WRITTEN INSTRUCTION: Only the lines from the start up to and including the line containing "from math import asin, cos, degrees, radians, sin, sqrt, tan" should be repeated, word for word.

RECORDED INFORMATION:
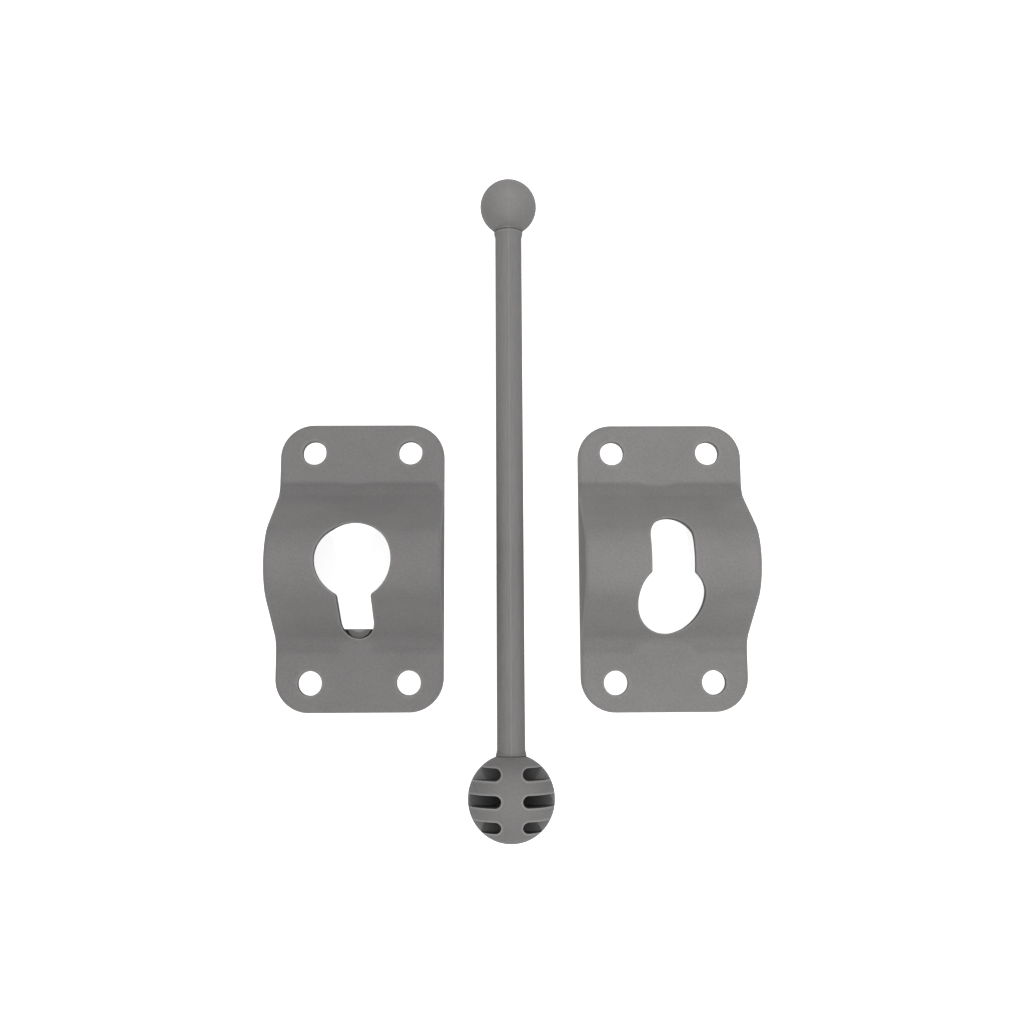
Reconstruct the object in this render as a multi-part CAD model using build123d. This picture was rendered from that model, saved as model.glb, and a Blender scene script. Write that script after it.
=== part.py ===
from build123d import *
import os
from math import asin, cos, degrees, radians, sin, sqrt, tan

# Door holdback catch, laid out flat as a kit: a rod with a ball on each end lies between two
# humped plates. All sizes are in millimetres. +Z points up from the surface that the kit lies on,
# +Y runs along the rod towards its small ball, and the origin is on that surface, at mid-kit.

# Rod and its two balls
overall_length = 152.4
rod_diameter = 6.2
pivot_ball_diameter = 19.05
catch_ball_diameter = 13.3

# Joint of the rod with each ball: a shallow seat for the whole end and a thinner spigot
seat_depth = 0.6
spigot_diameter = 2.8
spigot_length = 4.5
socket_clearance = 0.05
spigot_end_gap = 0.3

# Moulded pockets in the big ball, in rows on both sides of a spine
pocket_rows = 3
pocket_height = 2.6
pocket_pitch = 5.5
spine_width = 4.6
web_thickness = 1.6

# Plates, the same outside
plate_width = 38.3
corner_radius = 7.8
foot_length = 13.48
foot_thickness = 2.4
hump_over_ball = 2.05
crown_over_ball = 0.075
ramp_angle = 58.0
root_radius = 4.8
wall_thickness = 1.8
outer_edge_radius = 1.0

# Screw holes through the feet, and the distance of their centres from the plate's edges
screw_hole_diameter = 5.5
screw_edge_x = 7.95
screw_edge_y = 6.65

# Opening of the pivot plate: the big ball looks out of it and can't pass its lip
pivot_opening_lip = 1.225
pivot_opening_offset = 0.3
pivot_slot_side_clearance = 0.65
pivot_slot_end = -16.5
ball_seat_clearance = 0.3
ball_wall_clearance = 0.1

# Ledge that closes the low end of the pivot plate's slot towards the wall
ledge_thickness = 1.4
ledge_reach = 2.2
ledge_side = 1.2

# Opening of the catch plate: the small ball goes in low and is held by the slot above
catch_entry_clearance = 0.65
catch_entry_offset = -8.15
catch_slot_side_clearance = 1.6
catch_slot_end = 10.0

# Rounding of the corner where a slot meets its round opening, and of the openings' rims
throat_radius = 1.0
rim_radius = 0.35

# Lay-out on the surface
plate_gap = 31.25
pivot_plate_lay_y = -15.45
catch_plate_lay_y = -15.75
rod_lay_x = -0.5

# Values that follow from the sizes above
pivot_ball_radius = pivot_ball_diameter / 2
catch_ball_radius = catch_ball_diameter / 2
rod_radius = rod_diameter / 2
hump_height = pivot_ball_diameter + hump_over_ball
crown_radius = pivot_ball_radius + crown_over_ball
pivot_opening_radius = pivot_ball_radius - pivot_opening_lip
plate_spread = plate_width + plate_gap
pivot_ball_lay_y = -overall_length / 2 + pivot_ball_radius
catch_ball_lay_y = overall_length / 2 - catch_ball_radius
ball_drop = pivot_ball_radius - catch_ball_radius
ball_centres = sqrt((catch_ball_lay_y - pivot_ball_lay_y) ** 2 + ball_drop**2)
lay_tilt = -degrees(asin(ball_drop / ball_centres))
pivot_slot_radius = rod_radius + pivot_slot_side_clearance
catch_slot_radius = rod_radius + catch_slot_side_clearance
catch_entry_radius = catch_ball_radius + catch_entry_clearance
seated_ball_height = pivot_ball_radius + ball_wall_clearance
cut_height = hump_height + 5

# Section of the hump, from its crown over a ramp to the root on the foot
slope = radians(ramp_angle)
crown_centre_z = hump_height - crown_radius
crown_end_y = crown_radius * sin(slope)
crown_end_z = crown_centre_z + crown_radius * cos(slope)
ramp_foot_y = crown_end_y + (crown_end_z - foot_thickness) / tan(slope)
root_tangent = root_radius * tan(slope / 2)
root_start_y = ramp_foot_y - root_tangent * cos(slope)
root_end_y = ramp_foot_y + root_tangent
root_centre_z = foot_thickness + root_radius
plate_length = 2 * (root_end_y + foot_length)
screw_spacing_x = plate_width - 2 * screw_edge_x
screw_spacing_y = plate_length - 2 * screw_edge_y


def sphere_level(radius, around):
    """Distance from a ball's centre to the circle of the given radius on its surface."""
    return sqrt(radius**2 - around**2)


def outside_height(y):
    """Height of the hump's outside at a distance y from the middle of the plate."""
    away = abs(y)
    if away <= crown_end_y:
        return crown_centre_z + sqrt(crown_radius**2 - away**2)
    if away <= root_start_y:
        return crown_end_z - (away - crown_end_y) * tan(slope)
    if away <= root_end_y:
        return root_centre_z - sqrt(root_radius**2 - (root_end_y - away) ** 2)
    return foot_thickness


def hump_section():
    """Section of the outside: two feet, and a hump with round crown, straight ramps and round roots."""
    half_length = plate_length / 2
    root_middle_y = root_end_y - root_radius * sin(slope / 2)
    crown = [(0, y, outside_height(y)) for y in (-crown_end_y, 0, crown_end_y)]
    edges = [ThreePointArc(*crown)]
    for side in (-1, 1):
        at = [(0, side * y, outside_height(y)) for y in (root_start_y, root_middle_y, root_end_y)]
        top_corner = (0, side * half_length, foot_thickness)
        edges.append(Line((0, side * crown_end_y, crown_end_z), at[0]))
        edges.append(ThreePointArc(*at))
        edges.append(Line(at[2], top_corner))
        edges.append(Line(top_corner, (0, side * half_length, 0)))
    edges.append(Line((0, -half_length, 0), (0, half_length, 0)))
    return Face(Wire(edges))


def cavity_section():
    """Section of the hollow under the hump, one wall thickness inside, open at the bottom."""
    radius = crown_radius - wall_thickness
    top_y = radius * sin(slope)
    top_z = crown_centre_z + radius * cos(slope)
    below = -foot_thickness
    mouth_y = top_y + (top_z - below) / tan(slope)
    edges = [
        ThreePointArc((0, -top_y, top_z), (0, 0, hump_height - wall_thickness), (0, top_y, top_z)),
        Line((0, top_y, top_z), (0, mouth_y, below)),
        Line((0, mouth_y, below), (0, -mouth_y, below)),
        Line((0, -mouth_y, below), (0, -top_y, top_z)),
    ]
    return Face(Wire(edges))


def outline_edges(body):
    """Top edges round the outline of a plate, not the lines across it."""
    found = []
    for edge in body.edges():
        centre = edge.center()
        on_side = abs(centre.X) > plate_width / 2 - corner_radius
        on_end = abs(centre.Y) > plate_length / 2 - 0.01
        if centre.Z > foot_thickness - 0.01 and (on_side or on_end):
            found.append(edge)
    return found


def plate_shell():
    """Plate without its openings: outline, hump, feet, hollow and screw holes."""
    outline = extrude(RectangleRounded(plate_width, plate_length, corner_radius), cut_height)
    body = extrude(hump_section(), plate_width / 2, dir=(1, 0, 0), both=True) & outline
    body = fillet(outline_edges(body), outer_edge_radius)
    inside_width = plate_width - 2 * wall_thickness
    body -= extrude(cavity_section(), inside_width / 2, dir=(1, 0, 0), both=True)
    for place in GridLocations(screw_spacing_x, screw_spacing_y, 2, 2):
        body -= place * Cylinder(screw_hole_diameter / 2, 4 * foot_thickness)
    return body


def keyhole(round_radius, round_y, slot_radius, slot_end_y):
    """Plan of a round opening with a round-ended slot, with the two throat corners rounded."""
    towards = 1 if slot_end_y > round_y else -1
    run = abs(slot_end_y - round_y) - slot_radius
    plan = Pos(0, round_y) * Circle(round_radius)
    plan += Pos(0, round_y + towards * run / 2) * Rectangle(2 * slot_radius, run)
    throat_y = round_y + towards * sphere_level(round_radius, slot_radius)
    throats = [v for v in plan.vertices() if abs(v.Y - throat_y) < 0.01]
    plan = fillet(throats, throat_radius)
    return plan + Pos(0, round_y + towards * run) * Circle(slot_radius)


def round_rim(body, plan):
    """Round the edges where an opening comes out of the top of the hump."""
    walls = extrude(plan, cut_height)
    rim = []
    for edge in body.edges():
        middle = edge @ 0.5
        on_wall = Vertex(middle.X, middle.Y, cut_height / 2).distance_to(walls) < 0.01
        if on_wall and abs(middle.Z - outside_height(middle.Y)) < 0.02:
            rim.append(edge)
    return fillet(rim, rim_radius)


def slot_ledge():
    """Ledge under the low end of the pivot plate's slot, joined to the foot."""
    width = 2 * (pivot_slot_radius + ledge_side)
    inner_y = pivot_slot_end + ledge_reach
    outer_y = -root_end_y
    centre = Pos(0, (inner_y + outer_y) / 2, ledge_thickness / 2)
    return centre * Box(width, inner_y - outer_y, ledge_thickness)


def pivot_plate():
    """Plate that holds the big ball: round opening, slot for the folded rod and a seat inside."""
    plan = keyhole(pivot_opening_radius, pivot_opening_offset, pivot_slot_radius, pivot_slot_end)
    seat = Sphere(pivot_ball_radius + ball_seat_clearance)
    body = plate_shell() + slot_ledge()
    body -= Pos(0, 0, ledge_thickness) * extrude(plan, cut_height)
    body -= Pos(0, pivot_opening_offset, seated_ball_height) * seat
    return round_rim(body, plan)


def catch_plate():
    """Plate that the small ball goes into: round entry below, slot above with a round end."""
    body = plate_shell()
    plan = keyhole(catch_entry_radius, catch_entry_offset, catch_slot_radius, catch_slot_end)
    body -= extrude(plan, cut_height, both=True)
    return round_rim(body, plan)


def ball_with_socket(radius):
    """Ball centred on its own origin, with the rod's socket on its +Y side."""
    seat_y = sphere_level(radius, rod_radius) - seat_depth
    ball = Sphere(radius, rotation=(90, 0, 0))
    seat = Cylinder(rod_radius + socket_clearance, radius, rotation=(90, 0, 0))
    ball -= Pos(0, seat_y + radius / 2, 0) * seat
    depth = spigot_length + spigot_end_gap
    hole = Cylinder(spigot_diameter / 2 + socket_clearance, depth, rotation=(90, 0, 0))
    ball -= Pos(0, seat_y - depth / 2, 0) * hole
    return ball


def pocket_plan(side, row_y):
    """Plan of one pocket: round end at the spine, open at the ball's side."""
    end_radius = pocket_height / 2
    inner_x = side * (spine_width / 2 + end_radius)
    middle_x = inner_x + side * pivot_ball_radius / 2
    return Pos(inner_x, row_y) * Circle(end_radius) + Pos(middle_x, row_y) * Rectangle(
        pivot_ball_radius, pocket_height
    )


def pivot_ball():
    """Big ball, cored from both faces so that a web is left across its middle."""
    ball = ball_with_socket(pivot_ball_radius)
    for row in range(pocket_rows):
        row_y = (row - (pocket_rows - 1) / 2) * pocket_pitch
        for side in (-1, 1):
            plan = pocket_plan(side, row_y)
            ball -= Pos(0, 0, web_thickness / 2) * extrude(plan, pivot_ball_radius)
            ball -= Pos(0, 0, -web_thickness / 2) * extrude(plan, -pivot_ball_radius)
    return ball


def rod():
    """Round rod along +Y, from its seat in the big ball to its seat in the small one."""
    start_y = sphere_level(pivot_ball_radius, rod_radius) - seat_depth
    end_y = ball_centres - sphere_level(catch_ball_radius, rod_radius) + seat_depth
    length = end_y - start_y
    shaft = Cylinder(rod_radius, length, rotation=(90, 0, 0))
    shaft += Cylinder(spigot_diameter / 2, length + 2 * spigot_length, rotation=(90, 0, 0))
    return Pos(0, start_y + length / 2, 0) * shaft


def lay_rod(shape):
    """Rod frame to the lay-out: both balls touch the surface, so the rod slopes a little."""
    return Pos(rod_lay_x, pivot_ball_lay_y, pivot_ball_radius) * Rot(lay_tilt, 0, 0) * shape


def build():
    """All pieces in their places."""
    small_ball = Rot(0, 0, 180) * ball_with_socket(catch_ball_radius)
    return {
        "pivot_plate": Pos(-plate_spread / 2, pivot_plate_lay_y, 0) * pivot_plate(),
        "catch_plate": Pos(plate_spread / 2, catch_plate_lay_y, 0) * catch_plate(),
        "rod": lay_rod(rod()),
        "pivot_ball": lay_rod(pivot_ball()),
        "catch_ball": lay_rod(Pos(0, ball_centres, 0) * small_ball),
    }


os.makedirs("parts", exist_ok=True)
for name, shape in build().items():
    export_step(shape, "parts/" + name + ".step")
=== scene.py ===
# %% [markdown]
# Door holdback catch, as a kit laid out flat: two humped plates and a rod with a ball on each end,
# all moulded in one satin grey plastic.
#
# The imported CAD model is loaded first. It says where each piece is and which body carries it, so
# every new piece is made in the same place and then put on that body.

# %% Load the frame
from math import asin, cos, degrees, hypot, pi, radians, sin, sqrt, tan

import bmesh
import bpy
import numpy as np
from mathutils import Matrix, Vector
from mathutils.geometry import delaunay_2d_cdt


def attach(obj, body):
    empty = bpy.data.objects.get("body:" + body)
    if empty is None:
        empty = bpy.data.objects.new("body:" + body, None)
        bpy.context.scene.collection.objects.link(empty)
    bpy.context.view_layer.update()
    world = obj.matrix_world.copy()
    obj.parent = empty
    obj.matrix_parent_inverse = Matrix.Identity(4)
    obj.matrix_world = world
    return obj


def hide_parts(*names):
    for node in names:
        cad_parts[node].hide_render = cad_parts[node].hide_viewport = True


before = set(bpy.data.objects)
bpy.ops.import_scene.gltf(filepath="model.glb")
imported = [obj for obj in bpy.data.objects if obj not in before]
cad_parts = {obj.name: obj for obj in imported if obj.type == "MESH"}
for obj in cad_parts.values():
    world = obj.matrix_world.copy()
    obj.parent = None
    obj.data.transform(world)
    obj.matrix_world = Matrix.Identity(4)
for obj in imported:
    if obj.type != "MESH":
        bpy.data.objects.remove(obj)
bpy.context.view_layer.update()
MM = 0.001

# %% [markdown]
# The sizes are the real object's, in millimetres. A moulding is described by few numbers: the rest
# follows from them, as the end of a ramp follows from its angle and from where the crown ends.

# %% Sizes of the rod and its balls
rod_radius = 3.1
big_radius = 9.525
small_radius = 6.65
length_over_balls = 152.4
rod_lay_x = -0.5
big_lay_y = -length_over_balls / 2 + big_radius
small_lay_y = length_over_balls / 2 - small_radius
ball_drop = big_radius - small_radius
ball_centres = hypot(small_lay_y - big_lay_y, ball_drop)
rod_slope = -asin(ball_drop / ball_centres)
rod_place = Matrix.Translation((rod_lay_x * MM, big_lay_y * MM, big_radius * MM)) @ Matrix.Rotation(
    rod_slope, 4, "X"
)
print("ball centres", round(ball_centres, 2), "mm apart, slope", round(degrees(rod_slope), 2), "degrees")

# %% Sizes of the plates
plate_width = 38.3
corner_radius = 7.8
foot_length = 13.48
foot_thickness = 2.4
hump_height = 21.1
crown_radius = 9.6
ramp = radians(58)
root_radius = 4.8
wall = 1.8
edge_radius = 1.0
screw_radius = 2.75
screw_x = 11.2
screw_from_end = 6.65
pivot_lay = (-34.775, -15.45)
catch_lay = (34.775, -15.75)
rim_radius = 0.35
crown_z = hump_height - crown_radius
crown_end_y = crown_radius * sin(ramp)
crown_end_z = crown_z + crown_radius * cos(ramp)
ramp_foot_y = crown_end_y + (crown_end_z - foot_thickness) / tan(ramp)
root_end_y = ramp_foot_y + root_radius * tan(ramp / 2)
root_start_y = ramp_foot_y - root_radius * tan(ramp / 2) * cos(ramp)
half_width = plate_width / 2
half_length = root_end_y + foot_length
screw_y = half_length - screw_from_end
hollow_half_width = half_width - wall
hollow_top_y = (crown_radius - wall) * sin(ramp)
hollow_top_z = crown_z + (crown_radius - wall) * cos(ramp)
hollow_mouth_y = hollow_top_y + hollow_top_z / tan(ramp)
print("plate", round(plate_width, 2), "by", round(2 * half_length, 2), "mm")
print("hollow to", round(hollow_mouth_y, 2), "mm each way along it")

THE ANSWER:
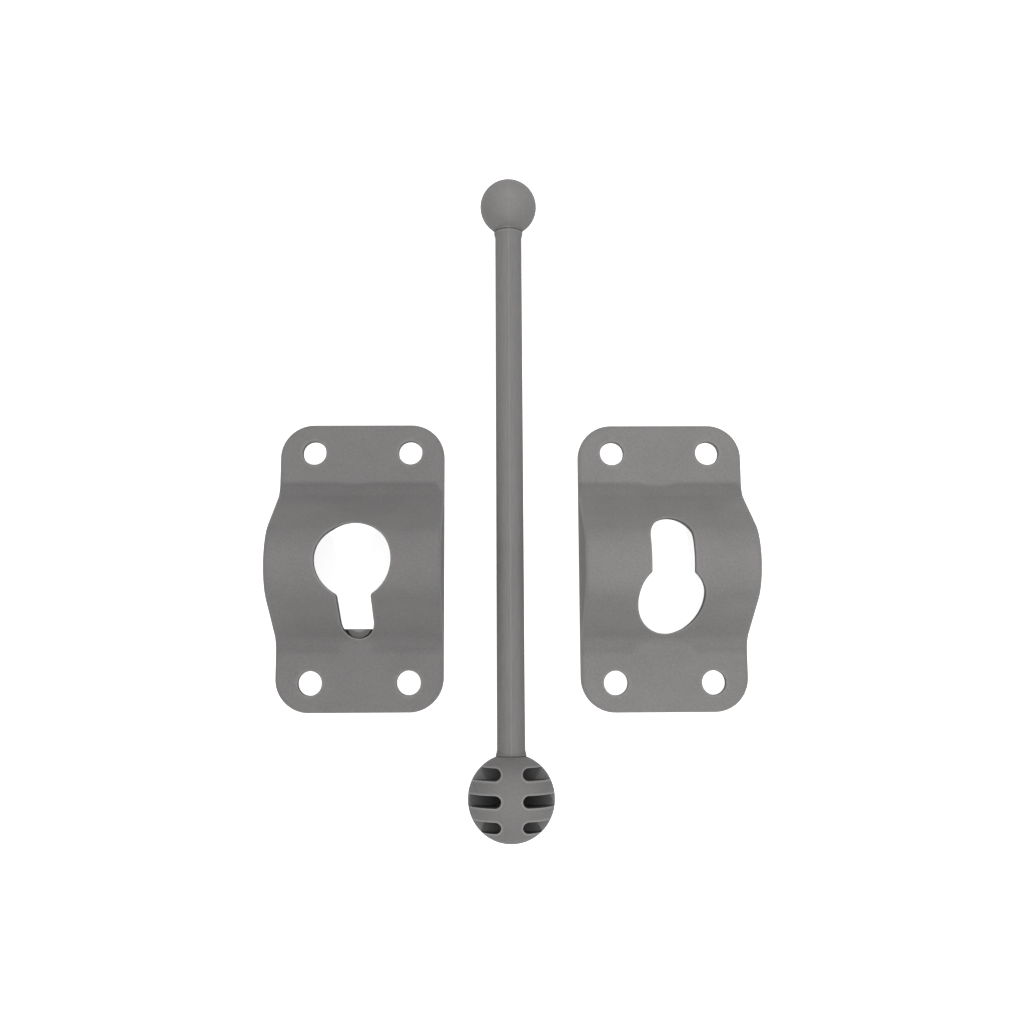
Reconstruct the object in this render as a multi-part CAD model using build123d. This picture was rendered from that model, saved as model.glb, and a Blender scene script. Write that script after it.
=== part.py ===
from build123d import *
import os
from math import asin, cos, degrees, radians, sin, sqrt, tan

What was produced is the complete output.